En appel, la cour administrative d’appel confirme la responsabilité de la commune sur le fondement de la responsabilité sans faute applicable aux collaborateurs occasionnels du service public. Elle retient également une faute de la victime, mais en porte la part d’exonération de la commune à 20 %, contre 10 % en première instance.
 

Collaborateur occasionnel : la commune responsable sans faute


Le collaborateur occasionnel bénéficie d’un régime protecteur. Lorsque la qualité de collaborateur occasionnel est reconnue à la victime, cette dernière peut engager la responsabilité sans faute de l’administration.
 
Exemples où la qualité de collaborateur occasionnel a été retenue :
  • Un particulier qui participe à l’animation d’une fête organisée par la commune doit être regardé comme un collaborateur bénévole du service public communal (fête de Noël à destination des enfants défavorisés de la commune) -  Conseil d’Etat, 5 juin 2009 : n°312103
  • Une commune est déclarée entièrement responsable de l’accident mortel survenu à un participant à une manifestation nautique qui était chargé par la collectivité de tirer des feux de type " marrons d’air " depuis son bateau - Cour Administrative d’Appel de Marseille, 13 juillet 2016, N° 14MA02062
 
Au cas présent, la cour administrative d’appel confirme la qualité de collaborateur occasionnel du service public : l’intervention effective du bénévole répondait à un intérêt général (décoration festive pour la collectivité).
 

Imprudence du collaborateur : une faute qui exonère partiellement la commune

Pour le requérant et ses ayants-droits (épouse et enfants) la responsabilité de la commune est pleine et entière celle-ci n’ayant pas, selon eux, pris les mesures de sécurité nécessaires.

La cour administrative de Nantes, comme le tribunal administratif de Rennes, retient toutefois une faute du collaborateur.

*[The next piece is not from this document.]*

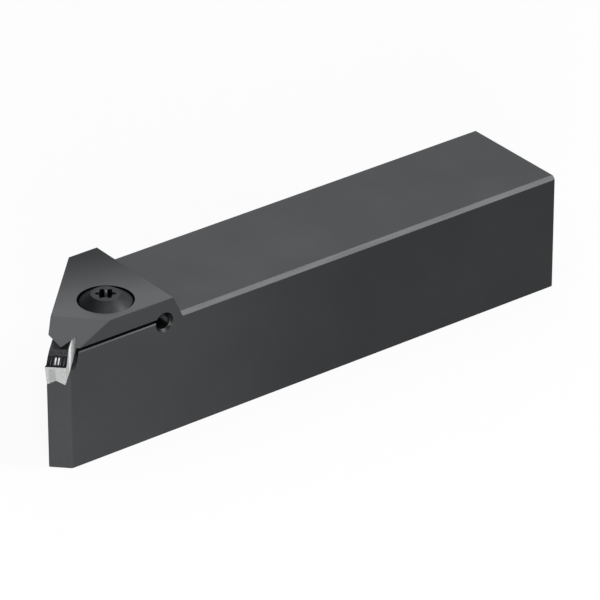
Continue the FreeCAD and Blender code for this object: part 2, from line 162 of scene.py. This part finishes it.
RIB_TONE = 0.6
RIBS_ACROSS = ((-0.38 * MM, -0.16 * MM, 0.05 * MM), (0.23 * MM, 0.45 * MM, 0.05 * MM))
RIB_BACK = (1.6 * MM, 2.6 * MM, 0.4 * MM)

# The clamp screw in millimetres. Its height, place and head width come from the frame. The thread's root and
# its two flanks are shares of the pitch, and leave an eighth of it for the crest.
SCREW_SIDES = 144
THREAD_PITCH = 1.0
THREAD_DEPTH = 0.55
THREAD_RADIUS = 3.0
THREAD_LENGTH = 11.6
THREAD_RUNOUT = 1.0
THREAD_START = 0.8
THREAD_ROOT = 0.25
THREAD_FLANKS = 0.625
ROWS_PER_TURN = 12
HEAD_UNDERSIDE = 2.70
HEAD_RIM = 1.60
HEAD_ROUNDING = (0.12, 0.18, 0.2)
ROUNDING_STEPS = 4
FLAT_RADIUS = 2.8
SOCKET_RADIUS = 1.95
SOCKET_WAIST = 1.43
SOCKET_RIB = 0.87
SOCKET_TURN = math.radians(7.3)
SOCKET_DEPTH = 2.0
SOCKET_CHAMFER = 0.09
DRILL_POINT = 0.25
LOBES = 6
SHARP_ANGLE = math.radians(32)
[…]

Le bénévole disposait en effet des compétences requises pour utiliser la nacelle (certificat d’aptitude à la conduite de plates-formes), il a manqué de vigilance. Alors qu’il se trouvait à plus de sept mètres du sol, il ne portait pas de harnais de sécurité disponible dans la nacelle (présence attestée par le loueur) et n’a pas vérifié la fermeture de la barrière de sécurité.

Ces imprudences justifient une réduction de responsabilité portée à 20 % (contre 10 % en première instance), la commune restant responsable à hauteur de 80 %. La cour rappelle que la faute d’un tiers (en l’espèce, l’autre bénévole qui n’avait pas rabaissé la barrière) n’exonère pas la commune.

La commune devra verser près de 34 000 euros aux ayants-droit (la victime est décédée quelques jours avant l’audience) et environ 309 000 euros aux assureurs.
 
La cour administrative d’appel de Douai avait retenu la faute d’imprudence des collaborateurs occasionnels dans une affaire où deux administrés, volontaires pour élaguer des arbres menaçant la sécurité publique, avaient chuté de la nacelle mise à disposition par la commune , l’un était décédé, l’autre est grièvement blessé. En dépit des pictogrammes apposés sur le chariot, les règles élémentaires de sécurité relatives au déploiement sur une hauteur de 17 mètres n’avaient pas été respectées (pas de port de casque, ni de harnachement, non respect du poids maximum requis à bord). De plus, le chariot avait été utilisé un jour de vent fort, principal responsable du basculement de la nacelle. La cour administrative avait estimé que cette faute réduisait la responsabilité de la commune à hauteur de 30% - Cour administrative d’appel de Douai, 3 février 2015, n° 13DA01456 et n° 13DA01434
 
 

À retenir pour les collectivités

✔ Collaborateur occasionnel  : Un bénévole participant à une activité d’intérêt général (ex. installation de décorations de Noël) bénéficie du régime protecteur de la responsabilité sans faute de la collectivité.
✔ Responsabilité de la commune : Engagée même si l’accident résulte en partie de la faute d’un tiers.
 Faute de la victime : Peut réduire l’indemnisation (ici, 20 %), notamment en cas d’imprudence (ici absence de harnais, non-vérification de la barrière de sécurité).
✔ Mesures de prévention : 
o Vérifier la conformité et l’adaptation du matériel prêté et les qualifications des bénévoles lorsque ceux-ci doivent utiliser un matériel qui nécessite des habilitations spécifiques. 
o Informer et sensibiliser les bénévoles aux règles de sécurité (port des EPI, procédures) et se montrer ferme sur le respect de celles-ci. 

Il est fortement recommandé de confier en priorité les travaux à risque à des agents de la collectivité habilités et formés ou à des entreprises spécialisées.